Madonne à la violette (Madonna mit dem Veilchen)
Stefan Lochner, avant 1450, Musée diocésain Kolumba, Cologne

Dans cet autre panneau destiné à servir d’épitaphe, l’abbesse Elsa von Reichenstein est agenouillée sur le sol, violette parmi les violettes, prête à se faire cueillir comme l’humble fleur que Marie tient déjà dans sa main pour la faire bénir par Jésus.

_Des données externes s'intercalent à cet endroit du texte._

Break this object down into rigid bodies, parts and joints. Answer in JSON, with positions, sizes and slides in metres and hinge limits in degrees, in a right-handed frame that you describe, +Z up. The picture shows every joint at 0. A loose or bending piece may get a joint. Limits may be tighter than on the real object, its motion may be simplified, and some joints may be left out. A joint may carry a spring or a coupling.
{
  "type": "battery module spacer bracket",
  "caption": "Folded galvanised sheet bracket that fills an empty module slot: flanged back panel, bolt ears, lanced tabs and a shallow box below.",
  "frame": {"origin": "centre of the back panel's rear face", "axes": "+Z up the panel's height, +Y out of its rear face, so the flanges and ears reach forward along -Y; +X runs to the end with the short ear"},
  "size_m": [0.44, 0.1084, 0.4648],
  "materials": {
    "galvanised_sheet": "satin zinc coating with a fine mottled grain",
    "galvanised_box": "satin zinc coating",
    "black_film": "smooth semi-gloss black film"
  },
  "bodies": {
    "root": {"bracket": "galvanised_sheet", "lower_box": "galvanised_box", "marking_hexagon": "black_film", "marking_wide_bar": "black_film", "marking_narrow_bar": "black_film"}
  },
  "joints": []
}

Elle implore :

Douce vierge, demande pour moi la miséricorde de ton enfant.Lève-toi pour que je puisse te contempler et trouver avec toi la paix éternelle dulcis de nato veniam mihi virgo rogato ;insta ut te videam tecum sine fine quiescam


1450 avant Stefan_Lochner_-_Madonna_mit_dem_Veilchen Musee diocesain Kolumba Cologne detail
A l’image de la croix, la fleur coupée symbolise un sacrifice : sans doute pour l’abbesse celui de sa vie de femme, puisque, parmi toutes les nobles dames du couvent de Sainte Cécile de Cologne, elle fut en 1443 la seule à faire ses voeux perpétuels [7].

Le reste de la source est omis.